● Records provided:
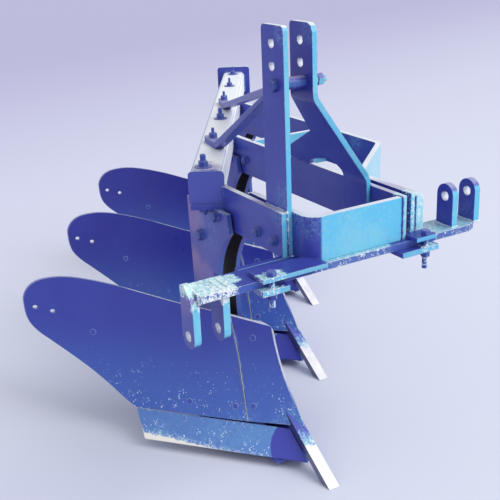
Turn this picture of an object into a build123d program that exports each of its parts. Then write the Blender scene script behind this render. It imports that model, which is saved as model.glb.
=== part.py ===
from build123d import *
import os

# Three-furrow mounted moldboard plough, right-hand bodies.
# Millimetres. X is the way of travel, Y is to the left, Z is up.
# The first body's bar point touches the ground at (0, 0, 0) while the
# pieces are made. They are shifted to the base centre at the end.

# Driving dimensions
BODIES = 3
PITCH_X = 550.0
CUT = 352.0
FRAME_TOP = 842.0
FRAME_H = 126.0
BAR_T = 18.0
BEAM = 100.0
BEAM_WALL = 8.0
BEAM_R = 16.0
BEAM_TOP = 887.0
BEAM_TAIL = 338.0
MAST_W = 105.0
MAST_T = 15.0
MAST_TOP = 1328.0
MAST_GAP = 73.0
TOP_LINK_R = 12.95
LUG_T = 20.0
LUG_W = 66.0
LUG_GAP = 66.0
LOWER_LINK_R = 14.35
SHAFT_W = 96.0
SHAFT_T = 20.0
SHAFT_X = -56.0
STAY_W = 34.0
STAY_T = 20.0
LEG_T = 16.0
LEG_GAP = 44.0
LEG_NECK_X = -362.0
BOARD_X = 11.0
BAR_W = 36.0
BAR_H = 24.0
LANDSIDE_H = 110.0
LANDSIDE_T = 12.0
CLAMP_AT = 101.0

FRAME_BOTTOM = FRAME_TOP - FRAME_H
SHAFT_TOP = FRAME_BOTTOM - 0.3
TOP_HOLES = (MAST_TOP - 45, MAST_TOP - 103)
BEAM_MID = BEAM_TOP - BEAM / 2
LEG_TOP = BEAM_TOP - BEAM - 15
PITCH = (PITCH_X ** 2 + CUT ** 2) ** 0.5
ALONG = Vector(-PITCH_X / PITCH, CUT / PITCH, 0)
ACROSS = Vector(CUT / PITCH, PITCH_X / PITCH, 0)
BEAM_START = Vector(-459.0, -129.0, 0)
BEAM_LEN = CLAMP_AT + (BODIES - 1) * PITCH + BEAM_TAIL

pieces = {}


def block(x0, x1, y0, y1, z0, z1):
    box = Box(abs(x1 - x0), abs(y1 - y0), abs(z1 - z0))
    return Pos((x0 + x1) / 2, (y0 + y1) / 2, (z0 + z1) / 2) * box


def side_plate(points, y0, y1):
    # Outline in X and Z, thick along Y.
    face = Face(Wire.make_polygon([Vector(x, y0, z) for x, z in points], close=True))
    return extrude(face, amount=abs(y1 - y0), dir=(0, 1 if y1 > y0 else -1, 0))


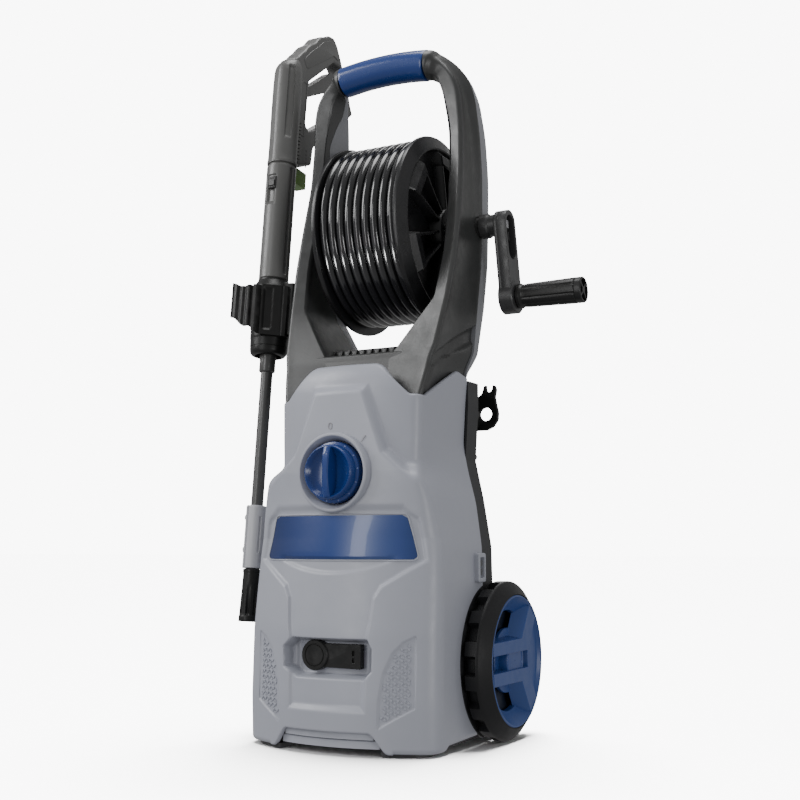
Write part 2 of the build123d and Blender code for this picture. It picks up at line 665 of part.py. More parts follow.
def pump_body():
    """Cast case round the swash plate and the piston bores."""
    case = upright(48, 128, MOTOR_Z0 - 1.2) - upright(41, 160, MOTOR_Z0)
    for i in range(PISTONS):
        a = 2 * math.pi * i / PISTONS
        case = case - upright(8.2, 120, 170, PISTON_PITCH_R * math.cos(a), PISTON_PITCH_R * math.sin(a))
    return case


def pistons():
    parts = []
    for i in range(PISTONS):
        a = 2 * math.pi * i / PISTONS
        parts.append(upright(8, 130, 178, PISTON_PITCH_R * math.cos(a), PISTON_PITCH_R * math.sin(a)))
    return joined(parts)


def piston_springs():
    """Return springs, each stood in for by a sleeve of the coil's outer form."""
    parts = []
    for i in range(PISTONS):
        a = 2 * math.pi * i / PISTONS
        x, y = PISTON_PITCH_R * math.cos(a), PISTON_PITCH_R * math.sin(a)
        parts.append(upright(11.5, 160.2, 176, x, y) - upright(8.3, 159, 177, x, y))
    return joined(parts)


def pump_head():
    """Valve block under the pump, with the inlet and outlet ports."""
    block = upright(48, PUMP_Z0, 128)
    outlet = rod((-30, MOTOR_Y, 100), (-74, MOTOR_Y, 100), 11)
    inlet = rod((0, MOTOR_Y + 30, 100), (0, MOTOR_Y + 57, 100), 11)
    front = rod((CAP_AT[0], MOTOR_Y - 30, CAP_AT[1]), (CAP_AT[0], POCKET["floor"] + 15, CAP_AT[1]), 9)
    return joined([block, outlet, inlet, front])


def motor_mounts():
    parts = []
    for x in (-42, 42):
        for y in (-35, 35):
            parts.append(rod((x, MOTOR_Y + y, 62), (x, MOTOR_Y + y, PUMP_Z0), 9))
    return joined(parts)


def capacitor():
    return rod((84, 40, 150), (84, 40, 230), 19)


def pressure_switch():
    return box(-100, -74.2, MOTOR_Y - 20, MOTOR_Y + 20, 80, 122)


def switch_box():
    block = box(-32, 32, -92, -72, KNOB_Z - 30, KNOB_Z + 30)
    return block - rod((0, -95, KNOB_Z), (0, -65, KNOB_Z), 6 + FIT)


def water_inlet():
    """Garden-hose inlet on the back."""
    pipe = rod((-52, 96, 130), (-52, REAR_Y, 130), 13) + rod((-52, REAR_Y, 130), (-52, 138, 130), 12)
    flange = rod((-52, REAR_Y, 130), (-52, REAR_Y + 3, 130), 18)
    return (pipe + flange) - rod((-52, 104, 130), (-52, 140, 130), 8)


def inlet_filter():
    return rod((-52, 106, 130), (-52, 130, 130), 7.8)


def cord_gland():
    return rod((52, 100, 170), (52, REAR_Y, 170), 11) + rod((52, REAR_Y, 170), (52, REAR_Y + 12, 170), 9)


def screws():
    """Screws that hold the rear housing and the rear halves of the legs."""
    parts = []
    for x in (-84, 84):
        for z in (60, 250, 360):
            parts.append(rod((x, REAR_Y - 9, z), (x, REAR_Y + 1.5, z), 4))
    for x in (-108, 108):
        parts.append(rod((x, 76, 590), (x, 92, 590), 3.5))
        parts.append(rod((x, 84, 760), (x, 100, 760), 3.5))
    return joined(parts)


def hose_swivel():
    """Rotary joint in the left leg that feeds the hollow reel shaft."""
    body = rod((-104, REEL_Y, REEL_Z), (-114, REEL_Y, REEL_Z), 18)
    return body - rod((-95, REEL_Y, REEL_Z), (-130, REEL_Y, REEL_Z), BUSH_R)


NODES = {
    "front_housing": front_housing, "rear_housing": rear_housing, "base_pan": base_pan,
    "label_plate": label_plate, "knob_bezel": knob_bezel, "nozzle_clip": nozzle_clip, "cable_hook": cable_hook,
    "frame_front_shell": frame_front_shell, "frame_rear_shell": frame_rear_shell,
    "handle_tube": handle_tube, "handle_grip": handle_grip, "reel_bushes": reel_bushes,
    "lance_holder": lance_holder, "axle": axle, "axle_washers": axle_washers,
    "motor_housing": motor_housing, "stator": stator, "motor_bearings": motor_bearings,
    "pump_body": pump_body, "pistons": pistons, "piston_springs": piston_springs, "pump_head": pump_head,
    "motor_mounts": motor_mounts, "capacitor": capacitor, "pressure_switch": pressure_switch,
    "switch_box": switch_box, "water_inlet": water_inlet, "inlet_filter": inlet_filter,
    "cord_gland": cord_gland, "screws": screws, "hose_swivel": hose_swivel,
    "rotor": rotor, "cooling_fan": cooling_fan, "swash_plate": swash_plate,
    "power_knob": power_knob, "outlet_cap": outlet_cap,
    "reel_drum": reel_drum, "reel_flange_left": lambda: reel_flange(-1),
    "reel_flange_right": lambda: reel_flange(1), "reel_shaft": reel_shaft, "hose_coil": hose_coil,
    "hose_connector": hose_connector, "crank_arm": crank_arm,
    "crank_pin": crank_pin, "crank_grip": crank_grip,
    "tyre_left": lambda: tyre(-1), "tyre_right": lambda: tyre(1),
    "rim_left": lambda: rim(-1), "rim_right": lambda: rim(1),
    "gun_shell_left": lambda: gun_shell(-1), "gun_shell_right": lambda: gun_shell(1),
    "gun_barrel": gun_barrel, "gun_valve": gun_valve, "trigger": trigger,
    "pressure_selector": pressure_selector, "lance_latch": lance_latch,
    "lance_tube": lance_tube, "nozzle_body": nozzle_body, "nozzle_tip": nozzle_tip,
}


def main():
    os.makedirs("parts", exist_ok=True)
    for name, make in NODES.items():
        shape = make()
        export_step(Compound(children=list(shape.solids())) if len(shape.solids()) > 1 else shape.solids()[0],
                    f"parts/{name}.step")
        print(name, len(shape.solids()), round(shape.volume))


main()
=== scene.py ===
"""Upright pressure washer: the visual model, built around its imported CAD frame.

Lengths are millimetres here, and become metres where a mesh is made. +Z is up, +Y is the back, and
+X is the side with the crank. Every piece is modelled in place, with its object at the origin.
"""
import itertools
import math

import bmesh
import bpy
import numpy as np
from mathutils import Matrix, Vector


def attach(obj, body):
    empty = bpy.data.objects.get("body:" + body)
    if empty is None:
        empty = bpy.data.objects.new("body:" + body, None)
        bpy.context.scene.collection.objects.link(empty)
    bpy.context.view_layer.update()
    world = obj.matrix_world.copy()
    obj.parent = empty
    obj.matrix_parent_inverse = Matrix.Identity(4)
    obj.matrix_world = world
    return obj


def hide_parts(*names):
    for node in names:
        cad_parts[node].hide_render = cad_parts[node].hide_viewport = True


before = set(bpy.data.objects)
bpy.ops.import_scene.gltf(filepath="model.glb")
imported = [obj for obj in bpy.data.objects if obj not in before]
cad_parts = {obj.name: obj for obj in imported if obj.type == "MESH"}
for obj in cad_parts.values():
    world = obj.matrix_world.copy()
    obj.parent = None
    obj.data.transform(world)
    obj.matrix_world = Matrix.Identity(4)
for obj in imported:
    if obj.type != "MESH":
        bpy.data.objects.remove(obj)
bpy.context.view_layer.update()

MM = 0.001
TAU = 2 * math.pi


# ---- camera and light ----
CAMERA_AT = (0.732, -1.3268, 0.239)
CAMERA_YAW, CAMERA_PITCH = 27.784, 7.166
CAMERA_LENS = 52.74
FILL, GROUND = 0.42, 9.0


def make_camera():
    camera = bpy.data.objects.new("camera", bpy.data.cameras.new("camera"))
    camera.data.lens = CAMERA_LENS
    camera.data.sensor_width = 36
    camera.location = CAMERA_AT
    camera.rotation_euler = (math.radians(90 + CAMERA_PITCH), 0, math.radians(CAMERA_YAW))
    bpy.context.collection.objects.link(camera)
    bpy.context.scene.camera = camera


def make_light(name, at, target, size, power):
    light = bpy.data.objects.new(name, bpy.data.lights.new(name, "AREA"))
    light.data.shape = "RECTANGLE"
    light.data.size, light.data.size_y = size
    light.data.energy = power
    light.location = at
    aim = Vector(target) - Vector(at)
    light.rotation_euler = aim.to_track_quat("-Z", "Y").to_euler()
    bpy.context.collection.objects.link(light)
    return light


def light_only(light, name, lit):
    """Keeps a light to one object, by a collection of that name."""
    group = bpy.data.collections.new(name)
    group.objects.link(lit)
    light.light_linking.receiver_collection = group


def feed(tree, node, **inputs):
    """Sets a node's inputs to values, or links them to sockets. A _ in a name stands for a space."""
    for name, value in inputs.items():
        socket = node.inputs[name.replace("_", " ")]
        if isinstance(value, bpy.types.NodeSocket):
            tree.links.new(value, socket)
        else:
            socket.default_value = value
    return node


def add_node(tree, kind, **inputs):
    return feed(tree, tree.nodes.new("ShaderNode" + kind), **inputs)


def make_world(fill, ground):
    """Even white fill, with a brighter white ground behind the object."""
    world = bpy.data.worlds.new("studio")
    world.use_nodes = True
    tree = world.node_tree
    seen = add_node(tree, "LightPath").outputs["Is Camera Ray"]
    level = add_node(tree, "MapRange", Value=seen, To_Min=fill, To_Max=ground)
    feed(tree, tree.nodes["Background"], Color=(1, 1, 1, 1), Strength=level.outputs["Result"])
    bpy.context.scene.world = world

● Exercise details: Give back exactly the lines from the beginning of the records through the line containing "CLAMP_AT = 101.0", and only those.

● Task solution:
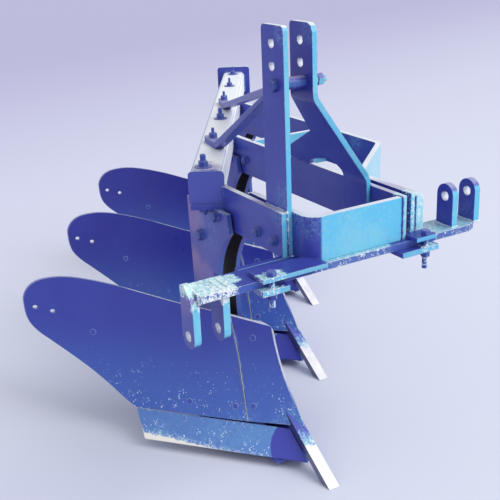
Turn this picture of an object into a build123d program that exports each of its parts. Then write the Blender scene script behind this render. It imports that model, which is saved as model.glb.
=== part.py ===
from build123d import *
import os

# Three-furrow mounted moldboard plough, right-hand bodies.
# Millimetres. X is the way of travel, Y is to the left, Z is up.
# The first body's bar point touches the ground at (0, 0, 0) while the
# pieces are made. They are shifted to the base centre at the end.

# Driving dimensions
BODIES = 3
PITCH_X = 550.0
CUT = 352.0
FRAME_TOP = 842.0
FRAME_H = 126.0
BAR_T = 18.0
BEAM = 100.0
BEAM_WALL = 8.0
BEAM_R = 16.0
BEAM_TOP = 887.0
BEAM_TAIL = 338.0
MAST_W = 105.0
MAST_T = 15.0
MAST_TOP = 1328.0
MAST_GAP = 73.0
TOP_LINK_R = 12.95
LUG_T = 20.0
LUG_W = 66.0
LUG_GAP = 66.0
LOWER_LINK_R = 14.35
SHAFT_W = 96.0
SHAFT_T = 20.0
SHAFT_X = -56.0
STAY_W = 34.0
STAY_T = 20.0
LEG_T = 16.0
LEG_GAP = 44.0
LEG_NECK_X = -362.0
BOARD_X = 11.0
BAR_W = 36.0
BAR_H = 24.0
LANDSIDE_H = 110.0
LANDSIDE_T = 12.0
CLAMP_AT = 101.0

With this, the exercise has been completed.